Fast forward to 2018 and an elevation of 4200 meters, to a sylvan wonder called Khorli poi, a forested pasture on a ridge in the Tirthan valley. I had gone on a trek there with an old forester friend, and our party reached there by evening. Khorli poi lies in the remote depths of the Great Himalayan National Park in Kullu district, it is a birder’s paradise as it is the habitat of the endangered Western Tragopan pheasant. On arrival we found that a young, intrepid wild life photographer from the National Geographic was also camped there: she was doing a photo shoot/article on the tragopan. Her name was Mun Mun. We pitched our tents and, as is the custom, the toilet tents were put up about a hundred meters away among the undergrowth to provide some privacy. (Incidentally, that precisely is the difference between a walk in the woods and a trek: if you don’t have to trudge a hundred meters to take a dump then it’s not a trek).

After a pleasant camp fire and dinner we retired to our respective tents. Early next morning, awakened by an orchestra of bird calls and crystal clear sunlight, I grabbed a bottle (nothing strong, just water) and made my pensive way to the toilet tent. Going through the familiar SOP I was about to adopt the traditional posture of the homo erectus at such moments when I saw something glinting in a bush straight ahead. An alarmed inspection revealed that it was the lens of a camera trap, pointing straight at the Shukla regalia! Unknown to us, Mun Mun had got up before sunrise and placed her cameras at strategic locations in the undergrowth to catch the elusive tragopans and had not noticed our DIY loo. I demurely covered the camera with thick foliage and went back to my interrupted ablutions. It was a narrow shave indeed.
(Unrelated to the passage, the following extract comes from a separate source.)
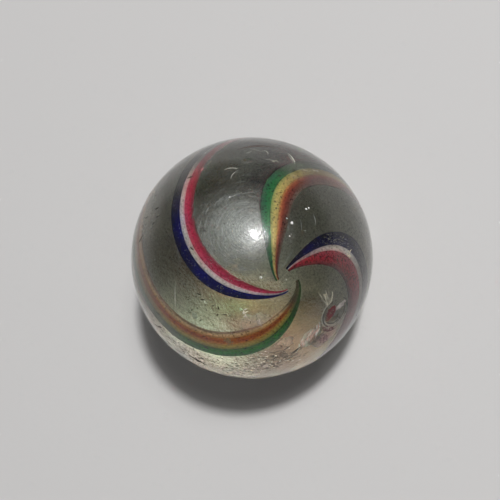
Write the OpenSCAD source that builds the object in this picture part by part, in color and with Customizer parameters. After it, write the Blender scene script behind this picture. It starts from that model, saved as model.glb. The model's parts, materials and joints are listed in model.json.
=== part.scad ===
// Handmade swirl marble: a ball of clear glass with four ribbons of coloured glass just under its
// surface. Each ribbon is three or four strands side by side, and winds from pole to pole.
// Origin: the ball's centre. +Z: up, as the marble lies. The swirl's axis leans from +Z towards +X.
// Angles and longitudes are counted about the swirl's axis, from its upper pole.

/* [Ball] */
// Diameter of the marble
ball_d = 25; // [14:0.5:50]
// Thickness of the clear glass over the ribbons
cover = 0.25; // [0.15:0.05:0.5]
// Diameter of the clear spot that the ribbons end around at each pole
pole_spot_d = 1.9; // [1.5:0.1:4]

/* [Strands of ribbons 1 and 3] */
// Width of each green strand
green_w = [1.1, 1.1]; // [0.4:0.05:1.4]
// Width of each yellow strand
yellow_w = [0.7, 0.85]; // [0.4:0.05:1.2]
// Width of each orange strand
orange_w = [0.75, 0.55]; // [0.4:0.05:1.4]
// Width of the amber or maroon strand along each orange one
lining_w = [0.7, 0.75]; // [0.2:0.05:1]

/* [Strands of ribbons 2 and 4] */
// Width of each blue strand
blue_w = [1.55, 1.05]; // [0.4:0.05:2]
// Width of each white strand
white_w = [0.65, 0.55]; // [0.3:0.05:1]
// Width of each red strand
red_w = [1.95, 0.95]; // [0.4:0.05:2.6]

/* [Ribbons] */
// Depth of a ribbon where its strands meet
ribbon_t = 0.9; // [0.4:0.05:1.2]
// Depth of a ribbon at its two edges
edge_t = 0.25; // [0.1:0.05:0.4]
// Angle from a pole at which each ribbon reaches its full width
full_width_at = [40, 40, 42, 40]; // [30:1:60]

/* [Swirl] */
// Lean of the swirl's axis from upright
swirl_lean = 35; // [0:1:90]
// Longitude at which each ribbon crosses the swirl's equator
crossing = [201.5, 343, 41.5, 139]; // [0:0.5:360]
// Turn of each ribbon from the equator to a pole
turn = [79, 80, 80, 71]; // [60:1:90]
// Strength of each ribbon's hook around the poles
hook = [8.5, 5, 7, 7.5]; // [4:0.5:9]
// Sideways wander of each ribbon on the upper half
wander = [0, -35, 13, 0]; // [-40:1:20]
// Angle from the upper pole at which each ribbon wanders most
wander_at = [45, 60, 45, 45]; // [40:1:65]
// Longitude that each ribbon gains back on its way to the lower pole
low_gain = [0, 0, 30, 0]; // [-40:1:40]

/* [Chips] */
// Width of each chip in the surface
chip_w = [2.4, 2, 1.3, 0.9]; // [0.5:0.1:3]
// Dip of each chip below its own rim
chip_dip = [0.12, 0.06, 0.08, 0.06]; // [0.02:0.01:0.2]
// Angle of each chip from the upper pole
chip_at = [34, 32, 51, 61]; // [10:1:90]
// Longitude of each chip
chip_longitude = [332, 358, 114, 138]; // [0:1:360]

/* [Hidden] */
$fn = 96;

ball_r = ball_d / 2;
ribbon_r = ball_r - cover;
wander_spread = 21;
taper_power = 1.25;
rings = 44;
tangent_step = 0.01;

// A ribbon's end is as far from the pole as the clear spot's edge.
end_angle = asin(pole_spot_d / ball_d);

// Edges of the strands across a ribbon, from its inner edge, counted from the edge that the
// swirl's law follows. The strands from low to high longitude lie between neighbouring edges.
function warm_edges(i) = [-orange_w[i] - lining_w[i], -orange_w[i], 0, yellow_w[i], yellow_w[i] + green_w[i]];
function cool_edges(i) = [-red_w[i], 0, white_w[i], white_w[i] + blue_w[i]];
ribbon_edges = [warm_edges(0), cool_edges(0), warm_edges(1), cool_edges(1)];

// The swirl's law: longitude of ribbon r at an angle from the upper pole.
function wandered(r, angle) = wander[r] * exp(-pow((angle - wander_at[r]) / wander_spread, 2));
function gained(r, angle) = low_gain[r] * pow(min(0, cos(angle)), 2);
function stray(r, angle) = wandered(r, angle) + gained(r, angle);
function longitude(r, angle) = crossing[r] + turn[r] * cos(angle) + hook[r] / tan(angle) + stray(r, angle);

// A point of the unit ball, and the two directions that a ribbon's section is drawn with.
function on_ball(angle, lon) = [sin(angle) * cos(lon), sin(angle) * sin(lon), cos(angle)];
function track(r, angle) = on_ball(angle, longitude(r, angle));
function unit(v) = v / norm(v);
function sideways(r, angle) = unit(cross(track(r, angle), track(r, angle + tangent_step) - track(r, angle)));

// Ribbons narrow and thin towards both poles.
function rise(r, angle) = min(1, min(angle, 180 - angle) / full_width_at[r]);
function taper(r, angle) = pow(sin(90 * rise(r, angle)), taper_power);
function ring_angle(i) = end_angle + (180 - 2 * end_angle) * i / rings;

// The point at a distance across ribbon r and a depth below its outer face.
function section_point(r, angle, across, depth) =
    let (swing = across * taper(r, angle) * 180 / (PI * ribbon_r))
    (ribbon_r - depth * taper(r, angle)) * (cos(swing) * track(r, angle) + sin(swing) * sideways(r, angle));

// A ribbon's depth at edge k: thin at its first and last edge, and full between strands.
function edge_depth(r, k) = k == 0 || k == len(ribbon_edges[r]) - 1 ? edge_t : ribbon_t;

// One ring of points from edge first to edge last: the outer face, then the inner face.
function ring_points(r, angle, first, last) = [
    for (k = [first:last]) section_point(r, angle, ribbon_edges[r][k], 0),
    for (k = [first:last]) section_point(r, angle, ribbon_edges[r][k], edge_depth(r, k))
];

// Triangles between lines a and b of neighbouring rings of count points, split the same way
// whichever side they are seen from, so that touching solids share them exactly.
function strip(a, b, count, flip) = [
    for (i = [0:rings - 1])
        let (p = i * count + a, q = i * count + b)
        for (t = [[p, q, q + count], [p, q + count, p + count]])
            flip ? [t[2], t[1], t[0]] : t
];

// The solid between edges first and last of ribbon r, swept from pole to pole.
module swept(r, first, last) {
    across = last - first + 1;
    count = 2 * across;
    points = [for (i = [0:rings]) each ring_points(r, ring_angle(i), first, last)];
    start_cap = [for (k = [0:across - 1]) across + k, for (k = [across - 1:-1:0]) k];
    end_cap = [for (k = [count - 1:-1:0]) rings * count + start_cap[k]];
    faces = [
        for (k = [0:across - 2]) each strip(k, k + 1, count, false),
        for (k = [0:across - 2]) each strip(across + k, across + k + 1, count, true),
        each strip(0, across, count, true),
        each strip(across - 1, count - 1, count, false),
        start_cap,
        end_cap
    ];
    polyhedron(points, faces, convexity = 10);
}

// A shallow round scoop out of the surface: width across its rim, and dip below the rim's plane.
module scoop(angle, lon, width, dip) {
    rim_height = sqrt(ball_r * ball_r - width * width / 4);
    scoop_r = (width * width / 4 + dip * dip) / (2 * dip);
    rotate([0, angle, lon])
        translate([0, 0, rim_height - dip + scoop_r])
            sphere(r = scoop_r);
}

module chips() {
    for (i = [0:len(chip_w) - 1])
        scoop(chip_at[i], chip_longitude[i], chip_w[i], chip_dip[i]);
}

module leaning() {
    rotate([0, swirl_lean, 0])
        children();
}

module clear_glass() {
    color([0.62, 0.68, 0.62, 0.4])
        leaning()
            difference() {
                sphere(r = ball_r);
                for (r = [0:len(ribbon_edges) - 1])
                    swept(r, 0, len(ribbon_edges[r]) - 1);
                chips();
            }
}

// Strand k of ribbon r, counted from the ribbon's low-longitude edge.
module strand(r, k, tint) {
    color(tint)
        leaning()
            difference() {
                swept(r, k, k + 1);
                chips();
            }
}

module green_strand(r) strand(r, 3, [0.05, 0.32, 0.14]);
module yellow_strand(r) strand(r, 2, [0.78, 0.62, 0.22]);
module orange_strand(r) strand(r, 1, [0.68, 0.28, 0.10]);
module amber_strand(r) strand(r, 0, [0.72, 0.50, 0.25]);
module maroon_strand(r) strand(r, 0, [0.30, 0.07, 0.06]);
module blue_strand(r) strand(r, 2, [0.03, 0.04, 0.28]);
module white_strand(r) strand(r, 1, [0.82, 0.80, 0.76]);
module red_strand(r) strand(r, 0, [0.66, 0.10, 0.20]);

clear_glass();
green_strand(0);  // ribbon_1_green
yellow_strand(0);  // ribbon_1_yellow
orange_strand(0);  // ribbon_1_orange
amber_strand(0);  // ribbon_1_amber
blue_strand(1);  // ribbon_2_blue
white_strand(1);  // ribbon_2_white
red_strand(1);  // ribbon_2_red
green_strand(2);  // ribbon_3_green
yellow_strand(2);  // ribbon_3_yellow
orange_strand(2);  // ribbon_3_orange
maroon_strand(2);  // ribbon_3_maroon
blue_strand(3);  // ribbon_4_blue
white_strand(3);  // ribbon_4_white
red_strand(3);  // ribbon_4_red
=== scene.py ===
"""Handmade swirl marble: worn clear glass over ribbons of coloured glass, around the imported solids."""
import json
import math

import bpy
import numpy as np
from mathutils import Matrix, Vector


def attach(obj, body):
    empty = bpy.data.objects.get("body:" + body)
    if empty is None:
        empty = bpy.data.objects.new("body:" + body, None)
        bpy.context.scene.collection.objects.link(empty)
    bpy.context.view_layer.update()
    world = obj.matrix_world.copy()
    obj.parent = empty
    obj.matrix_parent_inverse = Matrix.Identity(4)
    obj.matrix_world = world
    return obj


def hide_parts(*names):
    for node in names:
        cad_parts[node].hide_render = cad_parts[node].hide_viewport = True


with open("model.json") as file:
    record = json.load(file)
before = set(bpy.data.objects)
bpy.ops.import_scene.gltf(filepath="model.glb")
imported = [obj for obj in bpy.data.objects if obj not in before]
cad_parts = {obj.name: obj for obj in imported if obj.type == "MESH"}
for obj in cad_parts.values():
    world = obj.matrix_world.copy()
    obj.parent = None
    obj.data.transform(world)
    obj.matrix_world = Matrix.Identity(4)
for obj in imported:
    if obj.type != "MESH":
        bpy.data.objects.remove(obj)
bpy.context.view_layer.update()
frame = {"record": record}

# ---------------------------------------------------------------- sizes, in metres
MM = 0.001
BALL_R = -frame["record"]["mounts"][0]["pos_m"][2]
COVER = 0.25 * MM
RIBBON_R = BALL_R - COVER
POLE_SPOT_D = 1.9 * MM
RIBBON_T = 0.9 * MM
EDGE_T = 0.25 * MM
TAPER_POWER = 1.25
SWIRL_LEAN = math.radians(35)
WANDER_SPREAD = math.radians(21)

# A small angle for measuring slopes of the swirl's law.
SMALL_STEP = 1e-4

# Each ribbon's numbers for the swirl's law and its taper are in degrees, as the solids have them. Its
# STRANDS run from the low to the high longitude side, with widths in mm, and ZERO of them lie below the
# edge that the law gives. The fades are painted haze and shade: between two angles from the swirl's
# pole, the named strands turn by a share to the dim, veiled grey of the glass around them, not a colour
# of their own. Those that begin before CLEAR_FROM mostly turn back beyond it, past the side seen at a
# slant.
RIBBONS = [
    dict(crossing=201.5, turn=79, hook=8.5, wander=0, wander_at=45, low_gain=0,
         clear_from=96, full_at=40, zero=2,
         strands=[("amber", 0.7), ("orange", 0.75), ("yellow", 0.7), ("green", 1.1)],
         painted_haze=[("amber orange yellow", 18, 9, 0.92, (0.150, 0.140, 0.090)),
                ("green", 28, 9, 0.90, (0.070, 0.120, 0.045)),
                ("amber", 68, 80, 0.70, (0.44, 0.31, 0.21)),
                ("orange", 60, 74, 0.75, (0.36, 0.22, 0.14)),
                ("yellow", 58, 72, 0.85, (0.36, 0.29, 0.19)),
                ("green", 50, 64, 0.85, (0.22, 0.23, 0.16))]),
    dict(crossing=343, turn=80, hook=5.0, wander=-35, wander_at=60, low_gain=0,
         clear_from=60, full_at=40, zero=1,
         strands=[("red", 1.95), ("white", 0.65), ("blue", 1.55)],
         painted_haze=[("red", 38, 54, 0.75, (0.20, 0.07, 0.07)),
                ("white", 32, 46, 0.70, (0.24, 0.20, 0.19)),
                ("blue", 30, 42, 0.80, (0.075, 0.075, 0.072))]),
    dict(crossing=41.5, turn=80, hook=7.0, wander=13, wander_at=45, low_gain=30,
         clear_from=66, full_at=42, zero=2,
         strands=[("maroon", 0.75), ("orange", 0.55), ("yellow", 0.85), ("green", 1.1)],
         painted_haze=[("maroon orange", 42, 56, 0.80, (0.20, 0.11, 0.09)),
                ("yellow", 40, 58, 0.80, (0.23, 0.16, 0.09)),
                ("green", 41, 52, 0.92, (0.12, 0.12, 0.10)),
                ("maroon orange yellow green", 115, 138, 0.85, (0.26, 0.17, 0.13))]),
    dict(crossing=139, turn=71, hook=7.5, wander=0, wander_at=45, low_gain=0,
         clear_from=94, full_at=40, zero=1,
         strands=[("red", 0.95), ("white", 0.55), ("blue", 1.05)],
         painted_haze=[("red", 64, 82, 0.75, (0.30, 0.16, 0.15)),
                ("white", 68, 82, 0.80, (0.24, 0.20, 0.19)),
                ("blue", 55, 70, 0.92, (0.12, 0.12, 0.11))]),
]
# How much of the painted haze stays past the side seen at a slant, and over how many degrees the rest
# goes.
PAINTED_HAZE_KEPT = 0.2
CLEAR_OVER = 26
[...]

I’ve always wanted to have my photo on the cover of National Geographic, but certainly not in the buff, with the caption: HOMO CRAPIENS. Fortunately, the incident had no impact on my already weak psyche, but it did reinforce the wisdom of Confucius: “The wise man crap in-camera, not on camera.”

So grab your pens, folks, and jot down those gradually dimming recollections of a life wasted; it’s amazing what you can recollect when you spend your incarcerated days banging pots and pans and your evenings lighting candles, to the shouts of GO, CARONA, GO!